[Object modeling scripts]
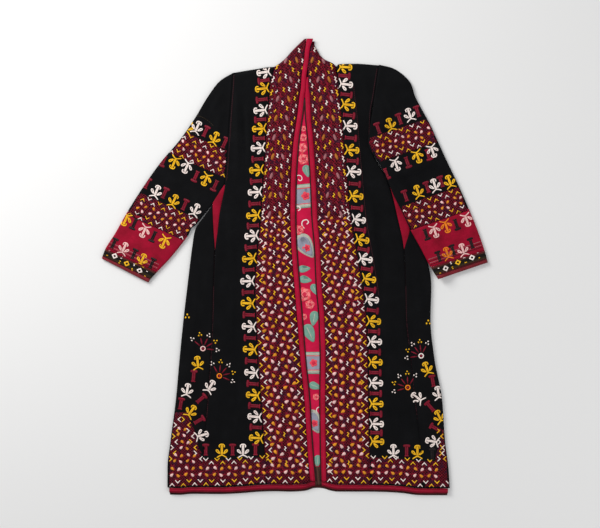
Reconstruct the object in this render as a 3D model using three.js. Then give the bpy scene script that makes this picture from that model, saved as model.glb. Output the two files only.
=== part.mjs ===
// A long open-fronted gown, laid flat on its back, in millimetres.
// X runs from the sleeve at the left to the sleeve at the right, Y from the hem to the neck, Z up from
// the surface. The origin is under the middle of the garment. Every piece is a wall of cloth: a row of
// sections, each with an outer and an inner run of points, joined one to the next.

import * as THREE from 'three';
import { mergeVertices } from 'three/addons/utils/BufferGeometryUtils.js';

const clothWall = 1.8;        // ground cloth with its lining
const liningWall = 1.2;
const seamGap = 0.3;
const layerGap = 0.3;
const braidWidth = 12;        // the crimson edging
const braidHeight = 2.6;
const frontLevel = 5.4;       // top of the front cloth along the opening
const sideLevel = 7.4;        // top of the front cloth at the side folds
const levelRun = 110;         // width over which the front rises from one level to the other
const shoulderRoll = 12;      // how far the cloth rounds over at the shoulders
const neckRoll = 14;          // and at the free fold of the neckband
const sleeveHeight = 7.4;
const foldSteps = 4;          // segments round a fold
const sleeveRun = 9;          // points across the flat of a sleeve
const foldEase = 22;          // over this width from its edges a piece lies without folds
const foldFade = 0.3;         // share of its length over which a fold rises and sinks
const foldSkirt = 1.6;        // and how far its foot spreads, as a share of its half width
const goreSteps = 5;          // points across the front of a gore
const roundShare = 0.45;      // its side fold takes at most this share of its width
const rowSpacing = 52;
const freeSpacing = 8;        // rows of the neckband above the shoulders
const hemSpacing = 26;
const frontColumns = 8;
const gussetColumns = 3;
const hemStart = -430;        // below this the rows turn to follow the hem
const shoulderStart = 400;    // above this they turn to follow the shoulders
const lastRow = -545;
const firstRow = 500;
const chest = 130;            // top of the embroidered strips
const rollStart = 470;        // above this the neckband rolls over to the back
const rollRun = 30;
const flareStart = 550;       // above this the edging widens to the peak
const flareRun = 16;
const hemPeek = 6;            // the back hem shows this much below the front
const hemSlack = 1.7;
const clothHem = hemPeek + braidWidth + seamGap + hemSlack;   // the cloth stops this far above the hem

// The right sleeve lies over the body: it rises where it nears the side, below the shoulder.
const overBody = { rise: sideLevel + layerGap + 0.8, past: 60, across: 34, from: 424, down: 80 };

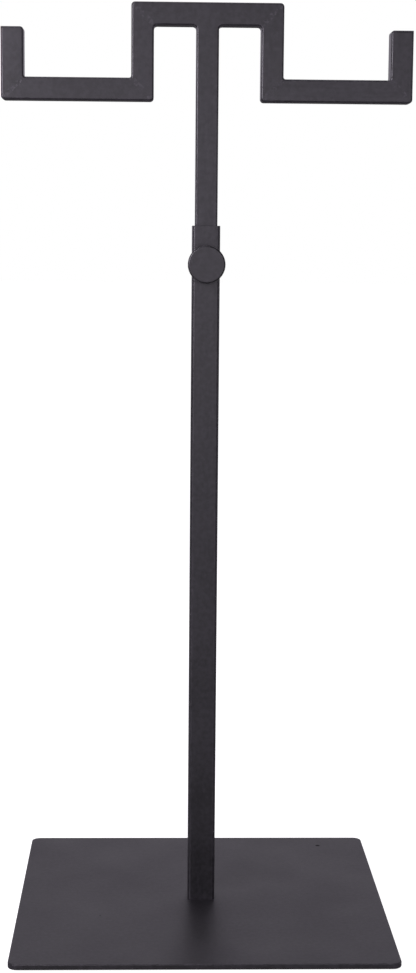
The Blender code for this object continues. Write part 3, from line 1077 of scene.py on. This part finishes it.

= Directions for this task =
Extract each line from the listing above, please, and repeat it exactly.

= Result below =
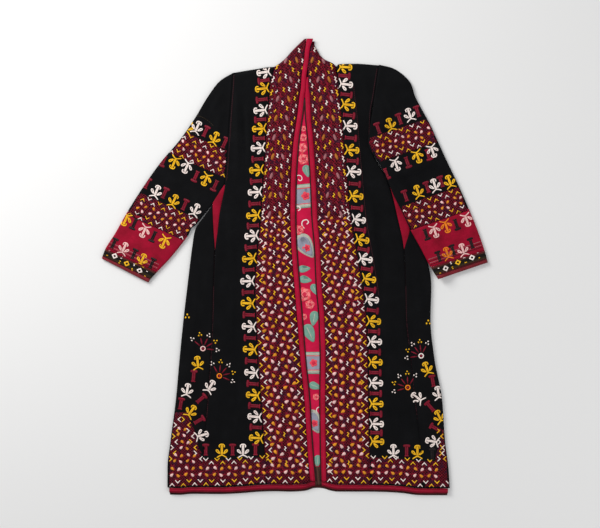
Reconstruct the object in this render as a 3D model using three.js. Then give the bpy scene script that makes this picture from that model, saved as model.glb. Output the two files only.
=== part.mjs ===
// A long open-fronted gown, laid flat on its back, in millimetres.
// X runs from the sleeve at the left to the sleeve at the right, Y from the hem to the neck, Z up from
// the surface. The origin is under the middle of the garment. Every piece is a wall of cloth: a row of
// sections, each with an outer and an inner run of points, joined one to the next.

import * as THREE from 'three';
import { mergeVertices } from 'three/addons/utils/BufferGeometryUtils.js';

const clothWall = 1.8;        // ground cloth with its lining
const liningWall = 1.2;
const seamGap = 0.3;
const layerGap = 0.3;
const braidWidth = 12;        // the crimson edging
const braidHeight = 2.6;
const frontLevel = 5.4;       // top of the front cloth along the opening
const sideLevel = 7.4;        // top of the front cloth at the side folds
const levelRun = 110;         // width over which the front rises from one level to the other
const shoulderRoll = 12;      // how far the cloth rounds over at the shoulders
const neckRoll = 14;          // and at the free fold of the neckband
const sleeveHeight = 7.4;
const foldSteps = 4;          // segments round a fold
const sleeveRun = 9;          // points across the flat of a sleeve
const foldEase = 22;          // over this width from its edges a piece lies without folds
const foldFade = 0.3;         // share of its length over which a fold rises and sinks
const foldSkirt = 1.6;        // and how far its foot spreads, as a share of its half width
const goreSteps = 5;          // points across the front of a gore
const roundShare = 0.45;      // its side fold takes at most this share of its width
const rowSpacing = 52;
const freeSpacing = 8;        // rows of the neckband above the shoulders
const hemSpacing = 26;
const frontColumns = 8;
const gussetColumns = 3;
const hemStart = -430;        // below this the rows turn to follow the hem
const shoulderStart = 400;    // above this they turn to follow the shoulders
const lastRow = -545;
const firstRow = 500;
const chest = 130;            // top of the embroidered strips
const rollStart = 470;        // above this the neckband rolls over to the back
const rollRun = 30;
const flareStart = 550;       // above this the edging widens to the peak
const flareRun = 16;
const hemPeek = 6;            // the back hem shows this much below the front
const hemSlack = 1.7;
const clothHem = hemPeek + braidWidth + seamGap + hemSlack;   // the cloth stops this far above the hem

// The right sleeve lies over the body: it rises where it nears the side, below the shoulder.
const overBody = { rise: sideLevel + layerGap + 0.8, past: 60, across: 34, from: 424, down: 80 };

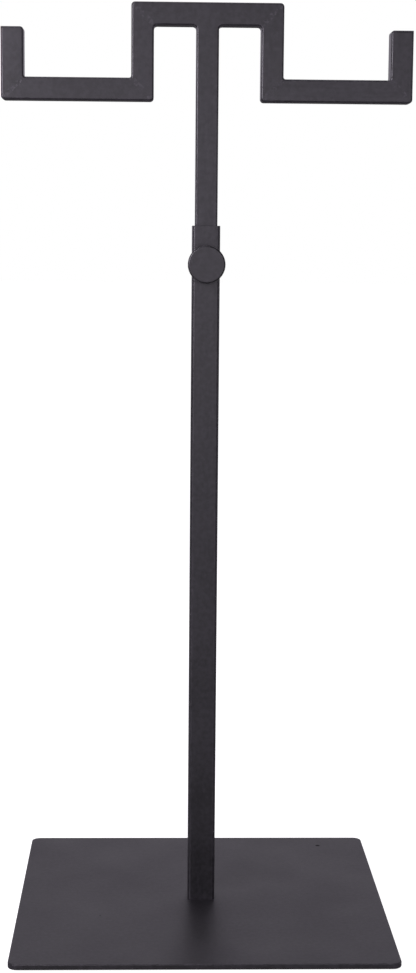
The Blender code for this object continues. Write part 3, from line 1077 of scene.py on. This part finishes it.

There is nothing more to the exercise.